Copy exactly, please, the lines of the data from its start through the line containing "FRONT_WAY = (-0.49, -0.73, 0.485)".
━━━━━━
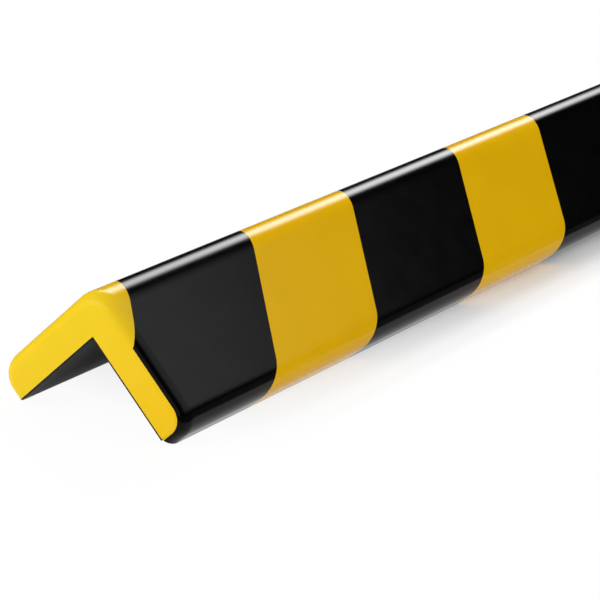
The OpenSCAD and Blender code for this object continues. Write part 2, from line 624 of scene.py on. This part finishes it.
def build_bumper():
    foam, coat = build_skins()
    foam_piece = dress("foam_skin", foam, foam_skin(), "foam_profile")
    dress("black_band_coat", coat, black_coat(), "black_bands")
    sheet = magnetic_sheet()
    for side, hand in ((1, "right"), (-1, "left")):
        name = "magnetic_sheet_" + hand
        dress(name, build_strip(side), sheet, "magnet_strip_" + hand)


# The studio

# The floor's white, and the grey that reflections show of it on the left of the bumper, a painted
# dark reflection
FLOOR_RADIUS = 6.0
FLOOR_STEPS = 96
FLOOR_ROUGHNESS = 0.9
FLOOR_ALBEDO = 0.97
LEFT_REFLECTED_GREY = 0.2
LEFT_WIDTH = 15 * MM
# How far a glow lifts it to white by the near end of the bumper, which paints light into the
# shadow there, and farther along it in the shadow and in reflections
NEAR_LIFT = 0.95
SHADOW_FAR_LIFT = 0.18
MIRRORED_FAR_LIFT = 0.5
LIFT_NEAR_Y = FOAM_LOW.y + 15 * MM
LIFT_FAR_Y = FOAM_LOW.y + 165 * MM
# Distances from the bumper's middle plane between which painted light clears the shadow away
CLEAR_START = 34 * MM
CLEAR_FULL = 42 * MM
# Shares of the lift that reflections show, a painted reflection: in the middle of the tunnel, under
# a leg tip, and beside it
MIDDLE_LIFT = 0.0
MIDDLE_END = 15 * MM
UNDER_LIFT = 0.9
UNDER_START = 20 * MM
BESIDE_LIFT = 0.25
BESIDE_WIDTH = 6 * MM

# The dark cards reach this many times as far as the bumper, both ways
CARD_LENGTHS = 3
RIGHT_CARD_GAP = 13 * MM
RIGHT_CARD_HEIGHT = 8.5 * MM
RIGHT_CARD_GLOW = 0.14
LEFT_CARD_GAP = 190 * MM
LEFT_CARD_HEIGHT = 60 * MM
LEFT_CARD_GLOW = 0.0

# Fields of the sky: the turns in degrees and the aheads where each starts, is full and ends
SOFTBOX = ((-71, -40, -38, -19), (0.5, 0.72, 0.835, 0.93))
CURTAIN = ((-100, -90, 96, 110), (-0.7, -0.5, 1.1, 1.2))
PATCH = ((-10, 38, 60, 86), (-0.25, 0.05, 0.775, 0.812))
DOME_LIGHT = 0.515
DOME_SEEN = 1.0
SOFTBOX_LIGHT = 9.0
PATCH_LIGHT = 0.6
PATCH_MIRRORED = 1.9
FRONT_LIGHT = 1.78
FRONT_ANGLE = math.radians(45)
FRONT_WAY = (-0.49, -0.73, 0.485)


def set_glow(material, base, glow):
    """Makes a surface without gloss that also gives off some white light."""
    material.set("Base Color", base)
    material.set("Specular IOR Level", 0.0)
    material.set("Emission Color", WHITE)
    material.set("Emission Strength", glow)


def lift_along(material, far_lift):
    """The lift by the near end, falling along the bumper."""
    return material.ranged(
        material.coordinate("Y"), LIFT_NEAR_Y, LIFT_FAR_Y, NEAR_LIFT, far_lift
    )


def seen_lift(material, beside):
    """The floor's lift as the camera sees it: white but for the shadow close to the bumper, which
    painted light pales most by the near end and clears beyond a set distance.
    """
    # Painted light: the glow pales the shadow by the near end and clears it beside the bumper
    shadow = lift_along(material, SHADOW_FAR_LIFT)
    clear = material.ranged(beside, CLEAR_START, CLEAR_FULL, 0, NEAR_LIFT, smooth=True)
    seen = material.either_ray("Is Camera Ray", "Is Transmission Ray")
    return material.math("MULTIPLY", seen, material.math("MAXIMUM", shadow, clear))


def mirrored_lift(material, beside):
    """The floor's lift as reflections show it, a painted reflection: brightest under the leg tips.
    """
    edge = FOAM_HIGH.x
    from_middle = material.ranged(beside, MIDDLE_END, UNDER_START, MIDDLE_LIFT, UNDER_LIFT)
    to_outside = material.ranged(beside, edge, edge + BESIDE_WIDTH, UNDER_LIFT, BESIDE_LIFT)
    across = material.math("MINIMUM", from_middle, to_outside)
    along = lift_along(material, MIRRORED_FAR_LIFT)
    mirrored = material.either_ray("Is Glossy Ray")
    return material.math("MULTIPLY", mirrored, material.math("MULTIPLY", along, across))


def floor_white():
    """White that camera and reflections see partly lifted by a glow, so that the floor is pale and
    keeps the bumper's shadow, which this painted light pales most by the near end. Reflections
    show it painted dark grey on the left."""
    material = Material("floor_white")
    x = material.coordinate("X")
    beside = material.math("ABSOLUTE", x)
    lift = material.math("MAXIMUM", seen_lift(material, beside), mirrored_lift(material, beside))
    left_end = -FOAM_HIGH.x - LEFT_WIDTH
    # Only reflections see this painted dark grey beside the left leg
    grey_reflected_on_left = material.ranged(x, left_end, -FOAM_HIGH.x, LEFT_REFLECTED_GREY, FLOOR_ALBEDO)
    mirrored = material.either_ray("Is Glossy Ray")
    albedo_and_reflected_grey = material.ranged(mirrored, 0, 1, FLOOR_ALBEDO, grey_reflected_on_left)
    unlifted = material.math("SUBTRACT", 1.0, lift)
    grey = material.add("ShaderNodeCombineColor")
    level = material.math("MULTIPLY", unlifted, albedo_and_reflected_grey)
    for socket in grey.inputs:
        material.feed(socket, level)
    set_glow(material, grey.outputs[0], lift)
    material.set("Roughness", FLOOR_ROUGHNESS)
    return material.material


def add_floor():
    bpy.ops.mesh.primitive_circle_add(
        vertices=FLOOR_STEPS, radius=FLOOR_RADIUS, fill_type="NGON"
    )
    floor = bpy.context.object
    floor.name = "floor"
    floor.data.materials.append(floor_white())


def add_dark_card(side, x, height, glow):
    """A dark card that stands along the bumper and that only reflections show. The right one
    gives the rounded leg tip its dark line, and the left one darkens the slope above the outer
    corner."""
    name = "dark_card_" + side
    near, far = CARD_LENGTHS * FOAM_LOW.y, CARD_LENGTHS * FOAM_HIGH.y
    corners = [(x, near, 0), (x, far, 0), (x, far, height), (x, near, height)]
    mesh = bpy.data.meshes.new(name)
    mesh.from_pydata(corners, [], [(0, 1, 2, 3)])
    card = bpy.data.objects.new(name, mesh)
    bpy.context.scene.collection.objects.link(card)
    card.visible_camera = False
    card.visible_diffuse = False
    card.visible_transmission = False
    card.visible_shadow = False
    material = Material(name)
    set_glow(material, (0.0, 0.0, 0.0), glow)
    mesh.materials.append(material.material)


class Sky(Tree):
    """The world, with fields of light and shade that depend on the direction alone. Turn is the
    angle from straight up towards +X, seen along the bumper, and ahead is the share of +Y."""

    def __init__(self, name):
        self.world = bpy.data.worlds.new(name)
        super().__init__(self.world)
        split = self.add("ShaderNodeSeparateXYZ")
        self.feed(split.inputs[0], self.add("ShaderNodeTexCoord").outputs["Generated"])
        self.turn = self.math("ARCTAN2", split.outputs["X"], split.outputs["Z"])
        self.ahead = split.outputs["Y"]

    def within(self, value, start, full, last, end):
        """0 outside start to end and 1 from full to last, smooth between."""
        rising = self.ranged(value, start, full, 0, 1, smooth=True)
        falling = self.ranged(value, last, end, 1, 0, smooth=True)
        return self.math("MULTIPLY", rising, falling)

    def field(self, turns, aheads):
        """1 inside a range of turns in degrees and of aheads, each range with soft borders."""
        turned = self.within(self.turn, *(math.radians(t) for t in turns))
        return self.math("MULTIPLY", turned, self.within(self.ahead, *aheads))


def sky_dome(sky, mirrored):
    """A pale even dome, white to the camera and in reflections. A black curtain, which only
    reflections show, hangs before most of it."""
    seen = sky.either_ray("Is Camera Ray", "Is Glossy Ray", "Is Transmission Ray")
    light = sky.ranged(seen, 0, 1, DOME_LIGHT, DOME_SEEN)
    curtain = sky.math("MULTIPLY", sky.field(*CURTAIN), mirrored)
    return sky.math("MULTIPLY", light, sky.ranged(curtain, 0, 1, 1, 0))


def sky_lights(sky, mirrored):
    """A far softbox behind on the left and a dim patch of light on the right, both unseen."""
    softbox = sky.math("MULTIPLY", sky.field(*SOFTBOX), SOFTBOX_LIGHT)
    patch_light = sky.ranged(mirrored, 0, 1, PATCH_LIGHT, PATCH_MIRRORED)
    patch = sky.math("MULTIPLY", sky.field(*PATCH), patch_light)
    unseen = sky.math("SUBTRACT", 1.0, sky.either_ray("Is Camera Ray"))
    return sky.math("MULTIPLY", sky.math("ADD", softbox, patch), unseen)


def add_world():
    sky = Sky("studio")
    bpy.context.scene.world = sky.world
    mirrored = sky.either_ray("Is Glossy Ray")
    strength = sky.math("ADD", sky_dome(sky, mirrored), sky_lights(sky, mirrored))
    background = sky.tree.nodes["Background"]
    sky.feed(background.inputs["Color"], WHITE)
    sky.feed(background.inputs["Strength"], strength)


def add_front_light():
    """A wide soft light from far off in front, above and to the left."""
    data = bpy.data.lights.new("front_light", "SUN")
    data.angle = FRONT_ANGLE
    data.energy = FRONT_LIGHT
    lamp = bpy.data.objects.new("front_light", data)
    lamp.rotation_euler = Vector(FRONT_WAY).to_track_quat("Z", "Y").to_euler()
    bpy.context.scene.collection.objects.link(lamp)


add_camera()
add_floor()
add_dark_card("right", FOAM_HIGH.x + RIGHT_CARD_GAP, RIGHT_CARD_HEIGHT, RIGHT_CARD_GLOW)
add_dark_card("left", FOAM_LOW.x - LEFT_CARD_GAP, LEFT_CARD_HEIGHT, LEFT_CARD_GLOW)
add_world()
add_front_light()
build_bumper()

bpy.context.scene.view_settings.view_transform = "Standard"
━━━━━━
*PROBLEM SOLUTION*:
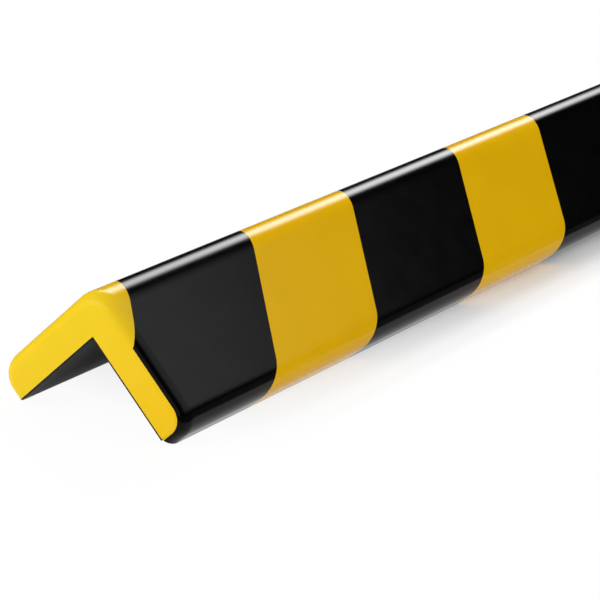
The OpenSCAD and Blender code for this object continues. Write part 2, from line 624 of scene.py on. This part finishes it.
def build_bumper():
    foam, coat = build_skins()
    foam_piece = dress("foam_skin", foam, foam_skin(), "foam_profile")
    dress("black_band_coat", coat, black_coat(), "black_bands")
    sheet = magnetic_sheet()
    for side, hand in ((1, "right"), (-1, "left")):
        name = "magnetic_sheet_" + hand
        dress(name, build_strip(side), sheet, "magnet_strip_" + hand)


# The studio

# The floor's white, and the grey that reflections show of it on the left of the bumper, a painted
# dark reflection
FLOOR_RADIUS = 6.0
FLOOR_STEPS = 96
FLOOR_ROUGHNESS = 0.9
FLOOR_ALBEDO = 0.97
LEFT_REFLECTED_GREY = 0.2
LEFT_WIDTH = 15 * MM
# How far a glow lifts it to white by the near end of the bumper, which paints light into the
# shadow there, and farther along it in the shadow and in reflections
NEAR_LIFT = 0.95
SHADOW_FAR_LIFT = 0.18
MIRRORED_FAR_LIFT = 0.5
LIFT_NEAR_Y = FOAM_LOW.y + 15 * MM
LIFT_FAR_Y = FOAM_LOW.y + 165 * MM
# Distances from the bumper's middle plane between which painted light clears the shadow away
CLEAR_START = 34 * MM
CLEAR_FULL = 42 * MM
# Shares of the lift that reflections show, a painted reflection: in the middle of the tunnel, under
# a leg tip, and beside it
MIDDLE_LIFT = 0.0
MIDDLE_END = 15 * MM
UNDER_LIFT = 0.9
UNDER_START = 20 * MM
BESIDE_LIFT = 0.25
BESIDE_WIDTH = 6 * MM

# The dark cards reach this many times as far as the bumper, both ways
CARD_LENGTHS = 3
RIGHT_CARD_GAP = 13 * MM
RIGHT_CARD_HEIGHT = 8.5 * MM
RIGHT_CARD_GLOW = 0.14
LEFT_CARD_GAP = 190 * MM
LEFT_CARD_HEIGHT = 60 * MM
LEFT_CARD_GLOW = 0.0

# Fields of the sky: the turns in degrees and the aheads where each starts, is full and ends
SOFTBOX = ((-71, -40, -38, -19), (0.5, 0.72, 0.835, 0.93))
CURTAIN = ((-100, -90, 96, 110), (-0.7, -0.5, 1.1, 1.2))
PATCH = ((-10, 38, 60, 86), (-0.25, 0.05, 0.775, 0.812))
DOME_LIGHT = 0.515
DOME_SEEN = 1.0
SOFTBOX_LIGHT = 9.0
PATCH_LIGHT = 0.6
PATCH_MIRRORED = 1.9
FRONT_LIGHT = 1.78
FRONT_ANGLE = math.radians(45)
FRONT_WAY = (-0.49, -0.73, 0.485)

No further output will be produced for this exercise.